Wadahnews.com- Rupiah kertas tahun emisi 2022 telah resmi diterbitkan oleh Bank Indonesia (BI) dengan tujuh yakni Rp 100.000, Rp 50.000, Rp 20.000, Rp 10.000, Rp 5.000, Rp 2.000, dan Rp 1.000. Selasa (23/8).
Kendati demikian, jika dilihat secara seksama, saat ketujuh, uang kertas tahun emisi 2022 itu diterawang, baik itu di bagian depan dan belakang, maka terdapat gambar yang saling melengkapi beserta satuan nominal rupiah tanpa ada tiga nol.
Pada uang Rp 100.000 misalnya, saat diterawang, bukan hanya ada gambar tokoh Soekarno dan Mohammad Hatta, namun terdapat angka 100.
Bukan hanya ada di emisi Rp 100.000, nominal tanpa tiga nol di belakang juga terdapat semua rupiah kertas tahun 2022.
Adanya nominal rupiah tanpa ada tiga nol di uang kertas tahun emisi 2022 tersebut, apakah ini pertanda bagi Bank Indonesia untuk melakukan redenominasi?
"Tidak sebenarnya, hanya menggambarkan Rp 100.000 menjadi 100, karena kan ruangnya terlalu kecil jika ditampilkan semua. Rp 50.000 menjadi Rp 50 itu hanya menunjukkan ini saja (ruang terlalu kecil)," jelas Kepala Departemen Pengelolaan Uang BI Marlison Hakim, seperti dikutip melalui CNBC Indonesia.
Pada dasarnya redenominasi rupiah merupakan suatu kebijakan yang positif dengan mengurangkan nolnya, tanpa mengubah nilai mengubahnya, untuk mendapatkan uang agar lebih mudah dan nyaman dalam melakukan transaksi. Sehingga tidak perlu banyak angka nol di belakang angka nominal.

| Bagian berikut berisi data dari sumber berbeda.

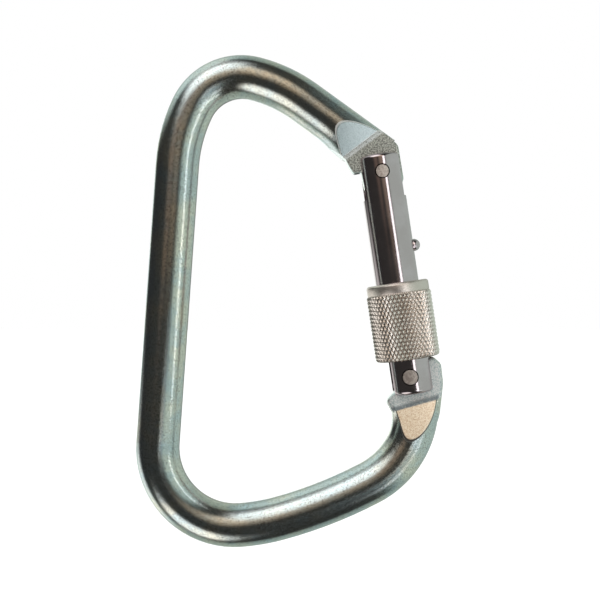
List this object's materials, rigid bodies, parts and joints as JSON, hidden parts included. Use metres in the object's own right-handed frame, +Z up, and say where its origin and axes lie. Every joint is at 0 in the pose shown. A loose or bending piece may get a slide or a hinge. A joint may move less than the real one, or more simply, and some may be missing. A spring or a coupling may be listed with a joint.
{
  "type": "locking carabiner",
  "caption": "Steel D-shaped carabiner with a sprung gate and a knurled screw sleeve that locks it; the bent round frame has a forged hook that catches a pin in the gate",
  "frame": {"origin": "inside of the upper bend, where the anchor bears; the load runs down -Z from it", "axes": "+Z up along the load, +X toward the gate, +Y through the thickness"},
  "size_m": [0.085, 0.0178, 0.1363],
  "materials": {
    "plated_frame": "bright zinc plate over forged steel, satin, with fine grain on the facets",
    "polished_gate": "turned and polished steel",
    "sleeve_steel": "nickel-plated steel, satin collar and diamond knurl",
    "pin_steel": "steel pin ends, ground flush",
    "spring_steel": "bare spring wire"
  },
  "bodies": {
    "frame": {"frame_body": "plated_frame"},
    "gate": {"gate_barrel": "polished_gate", "hinge_rivet": "pin_steel", "latch_pin": "pin_steel", "sleeve_stop": "polished_gate"},
    "plunger": {"spring_plunger": "pin_steel"},
    "spring": {"gate_spring": "spring_steel"},
    "sleeve": {"locking_sleeve": "sleeve_steel"}
  },
  "joints": [
    {"name": "gate_hinge", "type": "hinge", "parent": "frame", "child": "gate", "pos_m": [0.0391, 0, -0.0204], "axis": [0, 1, 0], "range_deg": [0, 28], "stiffness_Nm_per_rad": 0.6, "springref_deg": -28.65},
    {"name": "plunger_slide", "type": "slide", "parent": "gate", "child": "plunger", "axis": [0.1461, 0, -0.9893], "range_m": [0, 0.0015], "deforming": ["gate_spring"]},
    {"name": "sleeve_turn", "type": "hinge", "parent": "gate", "child": "spring", "pos_m": [0.0391, 0, -0.0204], "axis": [-0.1461, 0, 0.9893], "range_deg": [0, 1080]},
    {"name": "sleeve_travel", "type": "slide", "parent": "spring", "child": "sleeve", "axis": [-0.1461, 0, 0.9893], "range_m": [0, 0.0078]}
  ],
  "couplings": [
    {"joint": "plunger_slide", "follows": "gate_hinge", "m_per_rad": 0.003},
    {"joint": "sleeve_turn", "follows": "sleeve_travel", "rad_per_m": 2416.6}
  ]
}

Contoh dari redenominasi rupiah yaitu misalnya nilai uang Rp 100.000 akan tetap sama dengan Rp 100 jika sudah diredenominasi. Contoh kasus, seseorang membeli barangminasi Rp 100.000, sebelum redeno, orang tersebut masih bisa membeli barang tersebut dengan uang Rp 100 karena nilainya sama.
Seperti diketahui, di tengah penanganan pandemi Covid-19 pada 2020 silam, Kementerian Keuangan mengusulkan sebuah Rancangan Undang-Undang tentang Perubahan Harga Rupiah (redenominasi) masuk dalam Program Legislasi Nasional atau Prolegnas Jangka Menengah 2020-2024.
Usulan tersebut tertuang dalam Peraturan Menteri Keuangan Nomor 77 Tahun 2020 tentang Rencana Strategi Kementerian Keuangan 2020-2024
Berdasarkan peraturan tersebut, pemerintah meyakini urgensi RUU redeno ini antara lain untuk efisiensi perekonomian, sistem transaksi, akuntansi, dan pelaporan APBN.
Marlison mengungkapkan hingga saat ini, Bank Indonesia sebagai otoritas moneter mendukung kebijakan pemerintah tersebut. "Kalau di Indonesia sih kita mendukung kebijakan dari pemerintah," tutupnya.